Rows from an object dataset.
------

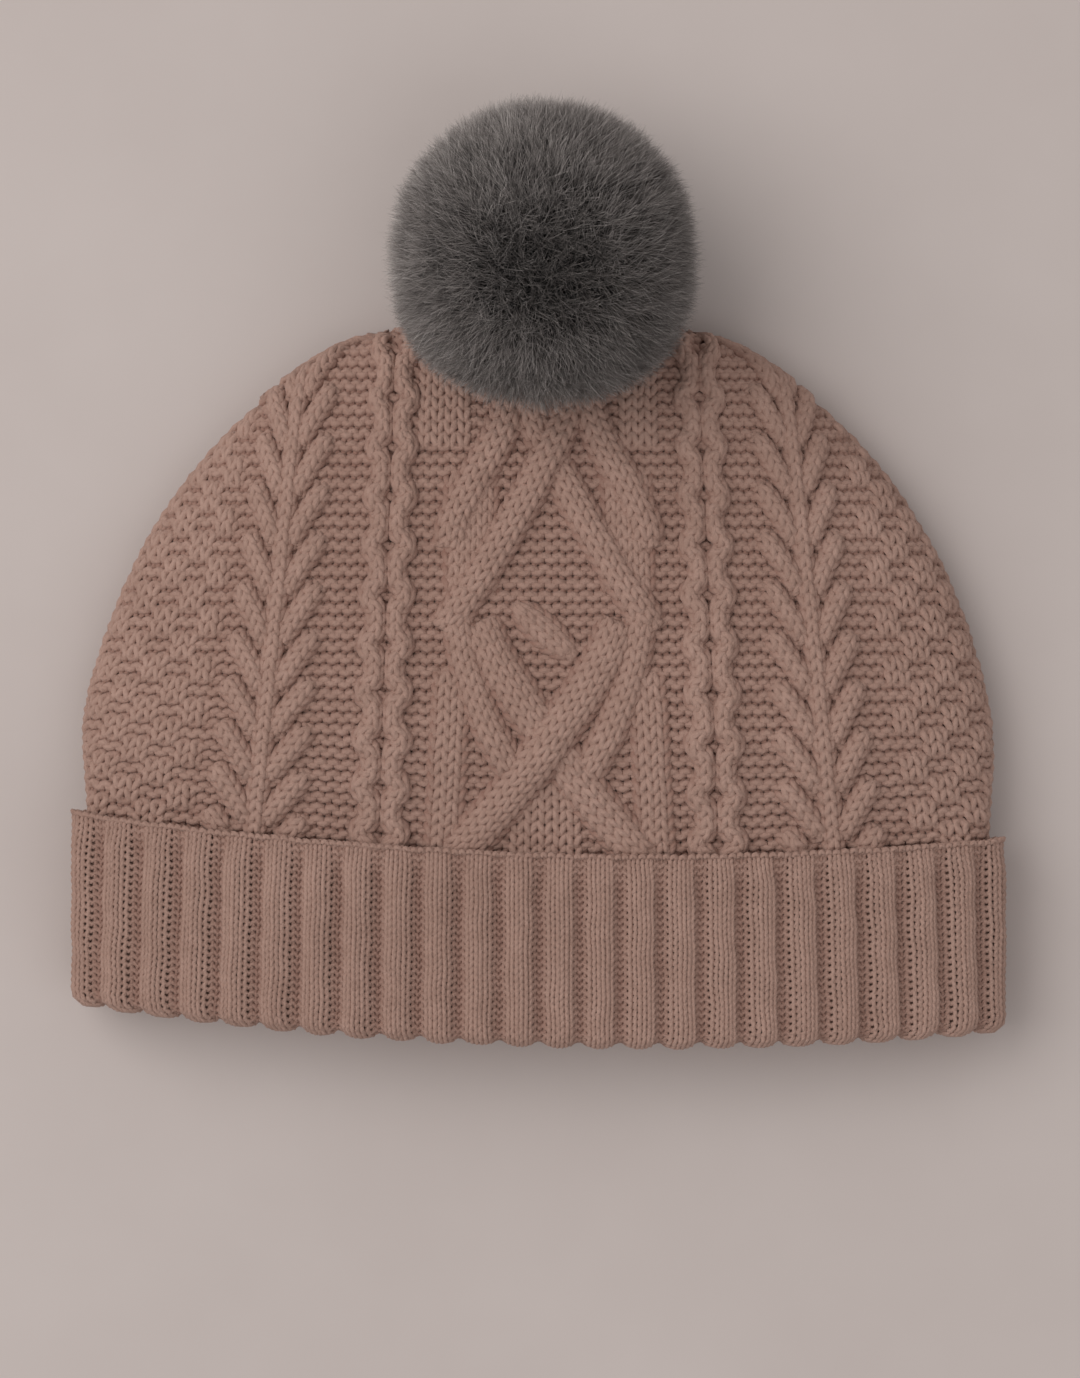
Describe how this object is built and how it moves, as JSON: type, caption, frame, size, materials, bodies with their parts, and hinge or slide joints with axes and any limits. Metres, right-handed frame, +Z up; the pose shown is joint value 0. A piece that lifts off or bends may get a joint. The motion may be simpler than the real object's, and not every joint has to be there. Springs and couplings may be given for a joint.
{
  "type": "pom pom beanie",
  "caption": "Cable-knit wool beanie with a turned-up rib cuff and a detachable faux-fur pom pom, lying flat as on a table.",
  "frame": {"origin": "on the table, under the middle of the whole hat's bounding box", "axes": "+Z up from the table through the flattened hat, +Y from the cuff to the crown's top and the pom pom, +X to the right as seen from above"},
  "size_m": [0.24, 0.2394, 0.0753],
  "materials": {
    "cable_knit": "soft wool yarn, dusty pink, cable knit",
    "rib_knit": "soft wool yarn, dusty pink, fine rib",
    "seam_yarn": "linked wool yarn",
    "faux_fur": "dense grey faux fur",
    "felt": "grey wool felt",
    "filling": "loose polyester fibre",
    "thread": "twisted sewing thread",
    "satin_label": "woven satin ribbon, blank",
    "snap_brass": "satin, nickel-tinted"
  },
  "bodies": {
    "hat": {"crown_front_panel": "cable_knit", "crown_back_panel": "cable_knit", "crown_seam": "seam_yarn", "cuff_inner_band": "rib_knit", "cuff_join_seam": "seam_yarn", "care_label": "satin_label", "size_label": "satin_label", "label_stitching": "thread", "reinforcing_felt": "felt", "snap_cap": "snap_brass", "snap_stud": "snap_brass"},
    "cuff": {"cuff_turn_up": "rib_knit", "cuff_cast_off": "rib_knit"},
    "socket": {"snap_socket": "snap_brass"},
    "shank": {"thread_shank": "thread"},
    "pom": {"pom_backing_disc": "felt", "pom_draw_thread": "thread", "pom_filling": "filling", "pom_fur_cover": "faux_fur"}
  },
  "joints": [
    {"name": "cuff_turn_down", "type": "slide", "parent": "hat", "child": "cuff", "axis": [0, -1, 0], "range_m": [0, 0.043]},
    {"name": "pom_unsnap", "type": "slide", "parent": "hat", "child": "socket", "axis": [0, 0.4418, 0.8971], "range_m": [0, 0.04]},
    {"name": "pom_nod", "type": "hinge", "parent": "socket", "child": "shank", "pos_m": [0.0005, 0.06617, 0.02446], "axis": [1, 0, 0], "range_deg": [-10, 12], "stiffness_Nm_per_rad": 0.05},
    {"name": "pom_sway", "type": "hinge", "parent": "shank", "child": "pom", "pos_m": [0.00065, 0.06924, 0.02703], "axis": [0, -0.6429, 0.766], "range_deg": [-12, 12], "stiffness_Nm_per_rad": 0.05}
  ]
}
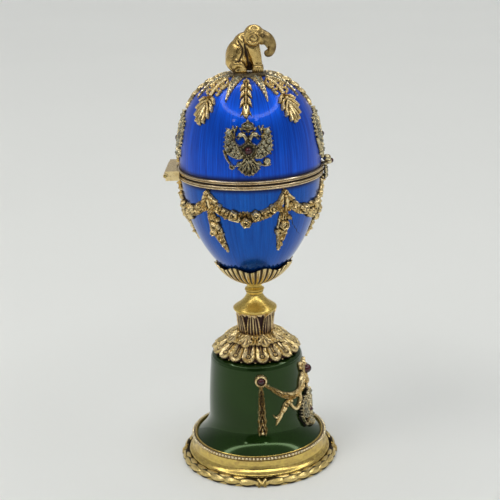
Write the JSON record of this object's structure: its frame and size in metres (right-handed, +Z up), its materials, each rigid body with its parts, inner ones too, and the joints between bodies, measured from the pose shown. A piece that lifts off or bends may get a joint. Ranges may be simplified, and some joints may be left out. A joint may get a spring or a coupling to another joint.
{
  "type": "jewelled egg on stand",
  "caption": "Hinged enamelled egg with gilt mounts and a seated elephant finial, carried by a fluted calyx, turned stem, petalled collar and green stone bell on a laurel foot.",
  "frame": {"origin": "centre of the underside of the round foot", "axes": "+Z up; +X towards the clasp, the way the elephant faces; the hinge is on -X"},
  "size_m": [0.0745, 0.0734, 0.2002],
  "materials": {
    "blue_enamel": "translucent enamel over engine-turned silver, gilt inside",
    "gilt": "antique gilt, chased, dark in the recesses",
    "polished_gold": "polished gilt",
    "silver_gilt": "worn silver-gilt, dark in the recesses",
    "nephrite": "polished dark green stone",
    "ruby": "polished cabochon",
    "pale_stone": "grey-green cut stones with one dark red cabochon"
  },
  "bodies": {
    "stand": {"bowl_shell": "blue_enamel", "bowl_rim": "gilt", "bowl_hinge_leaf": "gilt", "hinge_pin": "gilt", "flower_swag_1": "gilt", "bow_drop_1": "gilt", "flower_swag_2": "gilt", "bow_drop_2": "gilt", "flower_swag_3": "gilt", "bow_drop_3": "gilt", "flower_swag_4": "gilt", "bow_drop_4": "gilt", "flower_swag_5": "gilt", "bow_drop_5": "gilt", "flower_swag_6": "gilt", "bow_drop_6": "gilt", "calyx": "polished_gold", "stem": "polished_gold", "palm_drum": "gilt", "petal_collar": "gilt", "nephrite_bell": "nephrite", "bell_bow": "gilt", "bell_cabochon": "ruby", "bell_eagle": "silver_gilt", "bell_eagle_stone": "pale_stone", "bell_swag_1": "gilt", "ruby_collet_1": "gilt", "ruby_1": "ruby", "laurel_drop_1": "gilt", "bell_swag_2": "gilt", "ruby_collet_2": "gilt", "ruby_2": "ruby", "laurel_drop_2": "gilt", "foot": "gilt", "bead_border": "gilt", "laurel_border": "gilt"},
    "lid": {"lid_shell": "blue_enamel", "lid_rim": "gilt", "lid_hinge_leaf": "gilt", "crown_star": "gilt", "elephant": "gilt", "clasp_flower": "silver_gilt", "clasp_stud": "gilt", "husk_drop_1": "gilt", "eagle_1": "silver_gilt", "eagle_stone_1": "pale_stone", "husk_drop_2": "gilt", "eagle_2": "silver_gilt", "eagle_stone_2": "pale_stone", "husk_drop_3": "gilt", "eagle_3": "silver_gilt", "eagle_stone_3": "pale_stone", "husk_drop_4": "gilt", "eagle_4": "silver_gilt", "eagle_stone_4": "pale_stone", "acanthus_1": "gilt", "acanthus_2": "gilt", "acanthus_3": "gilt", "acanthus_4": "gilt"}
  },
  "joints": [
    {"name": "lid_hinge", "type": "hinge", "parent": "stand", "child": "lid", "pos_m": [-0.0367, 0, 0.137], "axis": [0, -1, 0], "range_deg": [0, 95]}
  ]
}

------

Please reproduce each record precisely as written.

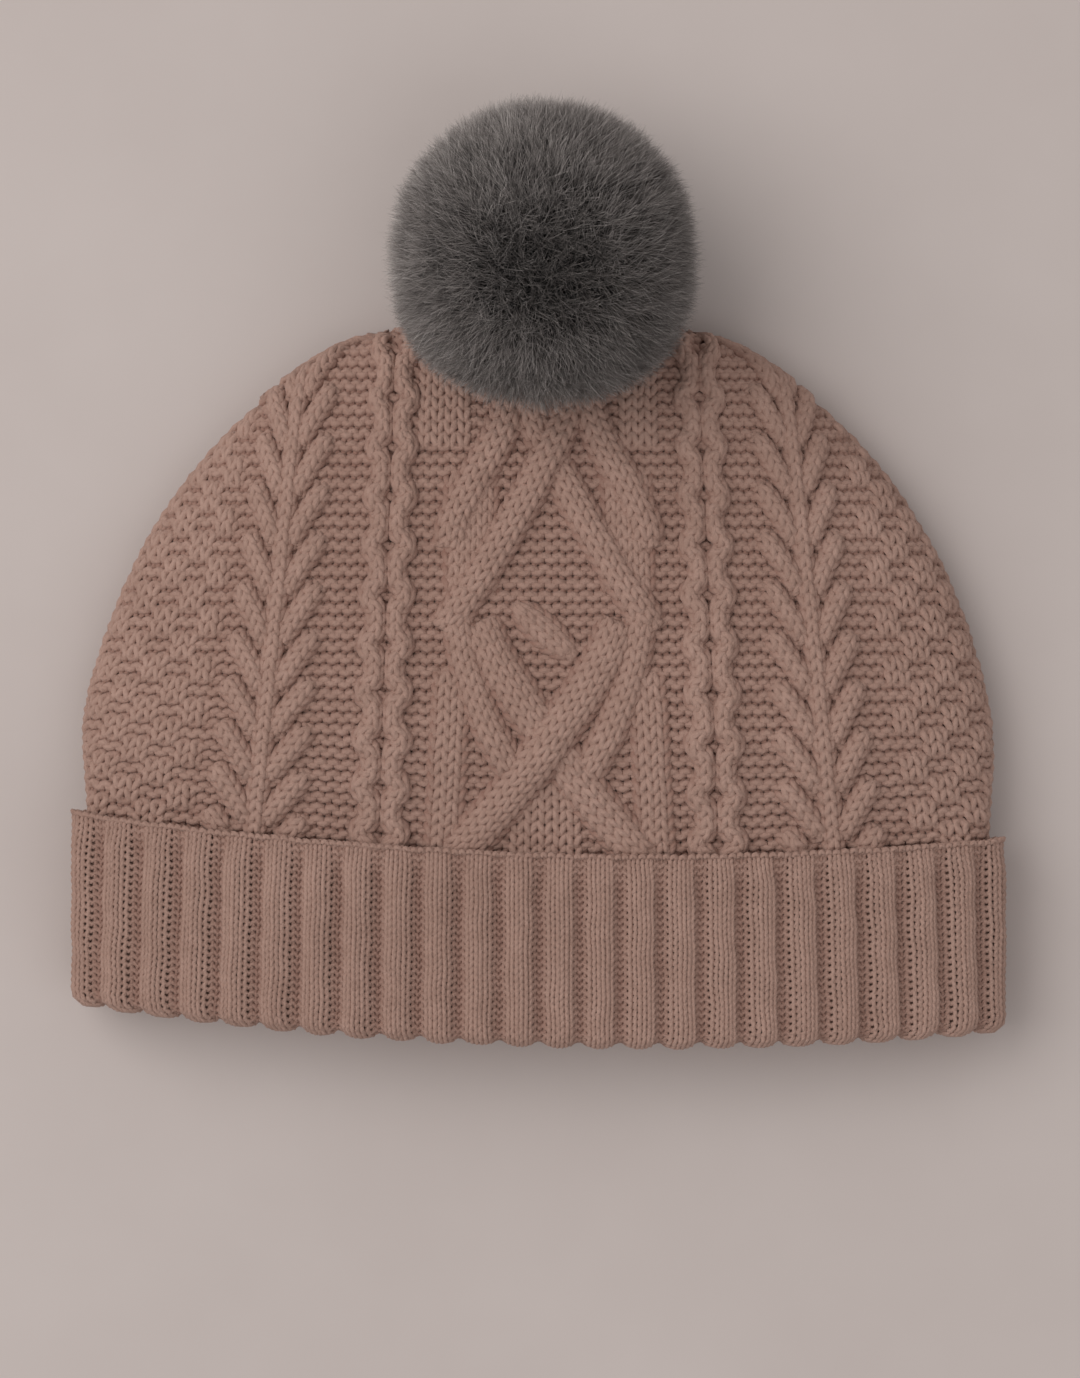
Describe how this object is built and how it moves, as JSON: type, caption, frame, size, materials, bodies with their parts, and hinge or slide joints with axes and any limits. Metres, right-handed frame, +Z up; the pose shown is joint value 0. A piece that lifts off or bends may get a joint. The motion may be simpler than the real object's, and not every joint has to be there. Springs and couplings may be given for a joint.
{
  "type": "pom pom beanie",
  "caption": "Cable-knit wool beanie with a turned-up rib cuff and a detachable faux-fur pom pom, lying flat as on a table.",
  "frame": {"origin": "on the table, under the middle of the whole hat's bounding box", "axes": "+Z up from the table through the flattened hat, +Y from the cuff to the crown's top and the pom pom, +X to the right as seen from above"},
  "size_m": [0.24, 0.2394, 0.0753],
  "materials": {
    "cable_knit": "soft wool yarn, dusty pink, cable knit",
    "rib_knit": "soft wool yarn, dusty pink, fine rib",
    "seam_yarn": "linked wool yarn",
    "faux_fur": "dense grey faux fur",
    "felt": "grey wool felt",
    "filling": "loose polyester fibre",
    "thread": "twisted sewing thread",
    "satin_label": "woven satin ribbon, blank",
    "snap_brass": "satin, nickel-tinted"
  },
  "bodies": {
    "hat": {"crown_front_panel": "cable_knit", "crown_back_panel": "cable_knit", "crown_seam": "seam_yarn", "cuff_inner_band": "rib_knit", "cuff_join_seam": "seam_yarn", "care_label": "satin_label", "size_label": "satin_label", "label_stitching": "thread", "reinforcing_felt": "felt", "snap_cap": "snap_brass", "snap_stud": "snap_brass"},
    "cuff": {"cuff_turn_up": "rib_knit", "cuff_cast_off": "rib_knit"},
    "socket": {"snap_socket": "snap_brass"},
    "shank": {"thread_shank": "thread"},
    "pom": {"pom_backing_disc": "felt", "pom_draw_thread": "thread", "pom_filling": "filling", "pom_fur_cover": "faux_fur"}
  },
  "joints": [
    {"name": "cuff_turn_down", "type": "slide", "parent": "hat", "child": "cuff", "axis": [0, -1, 0], "range_m": [0, 0.043]},
    {"name": "pom_unsnap", "type": "slide", "parent": "hat", "child": "socket", "axis": [0, 0.4418, 0.8971], "range_m": [0, 0.04]},
    {"name": "pom_nod", "type": "hinge", "parent": "socket", "child": "shank", "pos_m": [0.0005, 0.06617, 0.02446], "axis": [1, 0, 0], "range_deg": [-10, 12], "stiffness_Nm_per_rad": 0.05},
    {"name": "pom_sway", "type": "hinge", "parent": "shank", "child": "pom", "pos_m": [0.00065, 0.06924, 0.02703], "axis": [0, -0.6429, 0.766], "range_deg": [-12, 12], "stiffness_Nm_per_rad": 0.05}
  ]
}
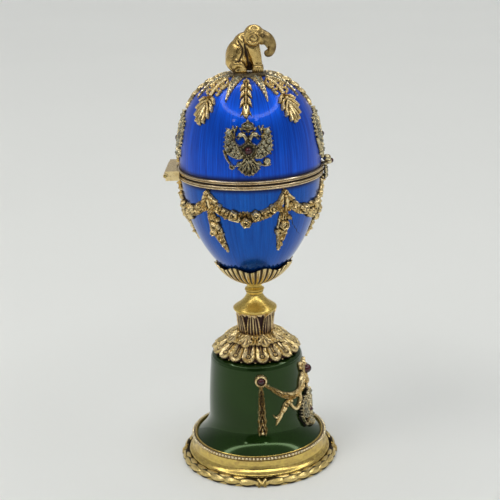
Write the JSON record of this object's structure: its frame and size in metres (right-handed, +Z up), its materials, each rigid body with its parts, inner ones too, and the joints between bodies, measured from the pose shown. A piece that lifts off or bends may get a joint. Ranges may be simplified, and some joints may be left out. A joint may get a spring or a coupling to another joint.
{
  "type": "jewelled egg on stand",
  "caption": "Hinged enamelled egg with gilt mounts and a seated elephant finial, carried by a fluted calyx, turned stem, petalled collar and green stone bell on a laurel foot.",
  "frame": {"origin": "centre of the underside of the round foot", "axes": "+Z up; +X towards the clasp, the way the elephant faces; the hinge is on -X"},
  "size_m": [0.0745, 0.0734, 0.2002],
  "materials": {
    "blue_enamel": "translucent enamel over engine-turned silver, gilt inside",
    "gilt": "antique gilt, chased, dark in the recesses",
    "polished_gold": "polished gilt",
    "silver_gilt": "worn silver-gilt, dark in the recesses",
    "nephrite": "polished dark green stone",
    "ruby": "polished cabochon",
    "pale_stone": "grey-green cut stones with one dark red cabochon"
  },
  "bodies": {
    "stand": {"bowl_shell": "blue_enamel", "bowl_rim": "gilt", "bowl_hinge_leaf": "gilt", "hinge_pin": "gilt", "flower_swag_1": "gilt", "bow_drop_1": "gilt", "flower_swag_2": "gilt", "bow_drop_2": "gilt", "flower_swag_3": "gilt", "bow_drop_3": "gilt", "flower_swag_4": "gilt", "bow_drop_4": "gilt", "flower_swag_5": "gilt", "bow_drop_5": "gilt", "flower_swag_6": "gilt", "bow_drop_6": "gilt", "calyx": "polished_gold", "stem": "polished_gold", "palm_drum": "gilt", "petal_collar": "gilt", "nephrite_bell": "nephrite", "bell_bow": "gilt", "bell_cabochon": "ruby", "bell_eagle": "silver_gilt", "bell_eagle_stone": "pale_stone", "bell_swag_1": "gilt", "ruby_collet_1": "gilt", "ruby_1": "ruby", "laurel_drop_1": "gilt", "bell_swag_2": "gilt", "ruby_collet_2": "gilt", "ruby_2": "ruby", "laurel_drop_2": "gilt", "foot": "gilt", "bead_border": "gilt", "laurel_border": "gilt"},
    "lid": {"lid_shell": "blue_enamel", "lid_rim": "gilt", "lid_hinge_leaf": "gilt", "crown_star": "gilt", "elephant": "gilt", "clasp_flower": "silver_gilt", "clasp_stud": "gilt", "husk_drop_1": "gilt", "eagle_1": "silver_gilt", "eagle_stone_1": "pale_stone", "husk_drop_2": "gilt", "eagle_2": "silver_gilt", "eagle_stone_2": "pale_stone", "husk_drop_3": "gilt", "eagle_3": "silver_gilt", "eagle_stone_3": "pale_stone", "husk_drop_4": "gilt", "eagle_4": "silver_gilt", "eagle_stone_4": "pale_stone", "acanthus_1": "gilt", "acanthus_2": "gilt", "acanthus_3": "gilt", "acanthus_4": "gilt"}
  },
  "joints": [
    {"name": "lid_hinge", "type": "hinge", "parent": "stand", "child": "lid", "pos_m": [-0.0367, 0, 0.137], "axis": [0, -1, 0], "range_deg": [0, 95]}
  ]
}